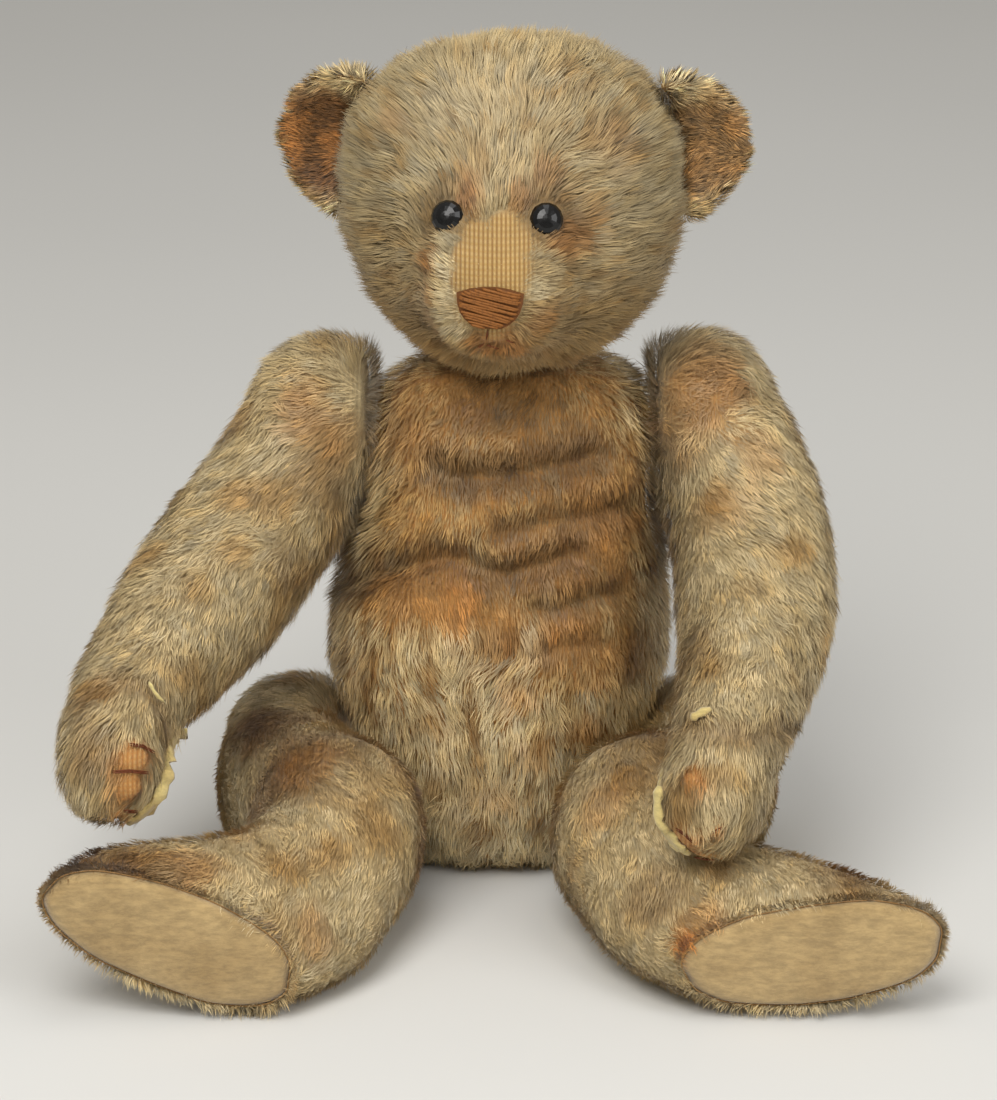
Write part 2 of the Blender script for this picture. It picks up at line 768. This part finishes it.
# ---- stuffed pieces
def stuffed(name, nodes, body, nap, creases=(), joints=(), sewn=(),
            voxel=VOXEL, limit=SWELL_LIMIT):
    """A skin over one or more nodes. nap gives the pile's length at each point."""
    marks = Marks(tree_of(joined_nodes(name + "_solid", nodes)))
    skin = remeshed(name, nodes, voxel)
    swelled(skin, limit)
    mesh = finer(skin)
    points = coordinates(mesh)
    sink = nap(points, marks) * PILE_SINK * clear_of_joints(points, joints) * bare_near(points, sewn)
    points = points - normals(mesh) * sink[:, None]
    set_coordinates(mesh, points)
    around = normals(mesh)
    for pixels, depth, width in creases:
        line = marks.line(pixels)
        floor_share = nearness(points, line, width) * CREASE_DIP
        side_share = nearness(points, line, width * CREASE_SIDE_WIDTH) * CREASE_SIDE
        points = points + around * ((side_share - floor_share) * depth)[:, None]
    set_coordinates(mesh, points)
    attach(skin, body)
    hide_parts(*nodes)
    return skin, marks


UNDER_PILE = 0.93        # how dark the ground is under the pile, against the pile


def ground_colour(skin, colours, plain):
    """A skin's colour under its pile, for each point, and how little of the weave shows there."""
    count = len(skin.data.vertices)
    shades = np.broadcast_to(linear(colours), (count, 3))
    full = np.concatenate([shades, np.broadcast_to(plain, count)[:, None]], axis=1)
    layer = skin.data.color_attributes.new("ground", "FLOAT_COLOR", "POINT")
    layer.data.foreach_set("color", full.astype(np.float32).ravel())


CREASE_SHADOW = 1.6      # the dark lies wider than the fold itself
DARK_CREASE = 3.6 * MM   # folds this deep and over are fully dark


def crease_shade(points, marks, creases):
    """How deep each point lies in the creases, from 0 to 1."""
    shade = np.zeros(len(points))
    for pixels, depth, width in creases:
        close = nearness(points, marks.line(pixels), width * CREASE_SHADOW)
        shade = np.maximum(shade, close * min(1, depth / DARK_CREASE))
    return np.clip(shade * varied(points, 5 * MM, 0.5), 0, 1)


# ---- torso
ALL_JOINTS = tuple(anchors)
TORSO_NAP, TORSO_STUBBLE = 7.6 * MM, 2.8 * MM
# Folds: a line in the photograph's pixels, its depth and its width
TORSO_CREASES = (
    (((436, 464), (470, 474), (520, 471), (560, 463), (600, 452)), 3.8 * MM, 4.2 * MM),
    (((345, 574), (385, 566), (440, 555), (470, 560), (505, 573), (545, 562), (572, 552)),
     4.2 * MM, 4.2 * MM),
    (((505, 531), (550, 522), (600, 511), (640, 500)), 2.6 * MM, 4 * MM),
    (((540, 607), (575, 600), (622, 590)), 3.0 * MM, 3.5 * MM),
    (((480, 656), (530, 648), (607, 640)), 1.8 * MM, 3.5 * MM),
    (((400, 420), (450, 425), (500, 415)), 1.0 * MM, 5 * MM),
    (((350, 480), (352, 520), (346, 560)), 1.6 * MM, 4 * MM),
    (((500, 574), (520, 600), (560, 612)), 1.6 * MM, 3.5 * MM),
)
# Spots: x, y and radius in the photograph's pixels, and how strong
BARE_CHEST = (
    (440, 400, 70, 0.75), (560, 400, 80, 0.7), (600, 480, 70, 0.8), (430, 520, 70, 0.8),
    (500, 455, 60, 0.8), (520, 520, 70, 0.8), (600, 560, 60, 0.8), (430, 575, 50, 0.9), (500, 590, 46, 0.8),
    (580, 625, 46, 0.8), (620, 640, 40, 0.6), (560, 665, 30, 0.5), (390, 600, 36, 0.6),
)
ORANGE_CHEST = (
    (395, 592, 42, 0.9), (445, 590, 44, 1.0), (500, 625, 34, 0.6), (560, 635, 40, 0.7),
    (600, 655, 30, 0.6), (470, 385, 40, 0.5), (400, 440, 50, 0.5), (600, 520, 50, 0.6),
    (560, 560, 40, 0.5), (520, 690, 24, 0.5), (530, 745, 26, 0.4), (360, 500, 30, 0.6),
    (500, 790, 26, 0.4), (430, 720, 20, 0.4), (590, 720, 24, 0.5),
)
DUSKY_CHEST = ((520, 385, 60, 0.75), (560, 440, 50, 0.55), (610, 560, 35, 0.5), (640, 640, 40, 0.6),
               (350, 660, 40, 0.35), (500, 350, 60, 0.8))


def torso_nap(points, marks):
    worn = marks.spots(points, BARE_CHEST)
    length = TORSO_NAP * (1 - worn) + TORSO_STUBBLE * worn
    return length * varied(points, 14 * MM, 0.12)


torso_skin, torso_marks = stuffed("torso_skin", ["torso"], "torso", torso_nap, TORSO_CREASES,
                                  ALL_JOINTS)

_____

— BRIEF —
Starting at the first line of the data above, please restate word for word every line up to and including the one that holds "attach(skin, body)", and add nothing else.

— EXPECTED OUTPUT —
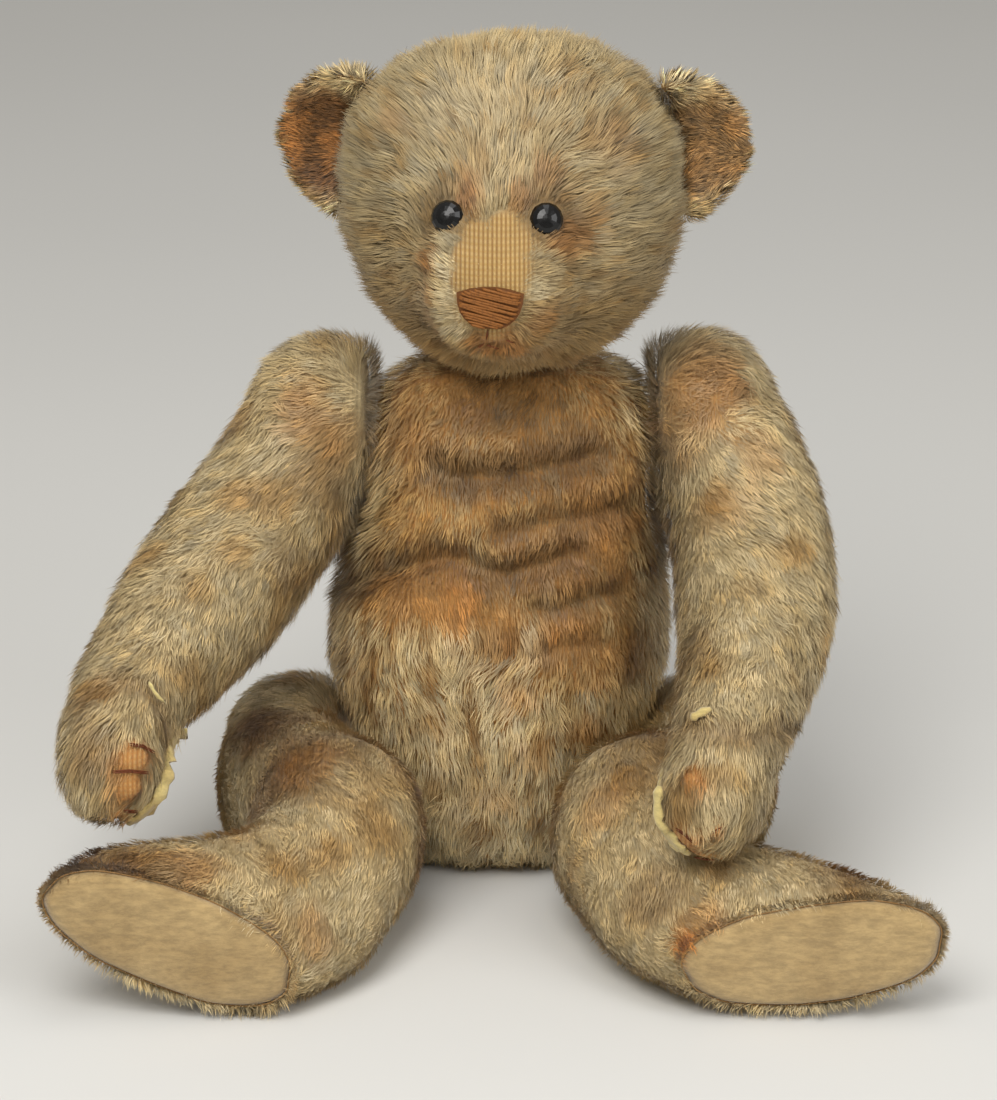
Write part 2 of the Blender script for this picture. It picks up at line 768. This part finishes it.
# ---- stuffed pieces
def stuffed(name, nodes, body, nap, creases=(), joints=(), sewn=(),
            voxel=VOXEL, limit=SWELL_LIMIT):
    """A skin over one or more nodes. nap gives the pile's length at each point."""
    marks = Marks(tree_of(joined_nodes(name + "_solid", nodes)))
    skin = remeshed(name, nodes, voxel)
    swelled(skin, limit)
    mesh = finer(skin)
    points = coordinates(mesh)
    sink = nap(points, marks) * PILE_SINK * clear_of_joints(points, joints) * bare_near(points, sewn)
    points = points - normals(mesh) * sink[:, None]
    set_coordinates(mesh, points)
    around = normals(mesh)
    for pixels, depth, width in creases:
        line = marks.line(pixels)
        floor_share = nearness(points, line, width) * CREASE_DIP
        side_share = nearness(points, line, width * CREASE_SIDE_WIDTH) * CREASE_SIDE
        points = points + around * ((side_share - floor_share) * depth)[:, None]
    set_coordinates(mesh, points)
    attach(skin, body)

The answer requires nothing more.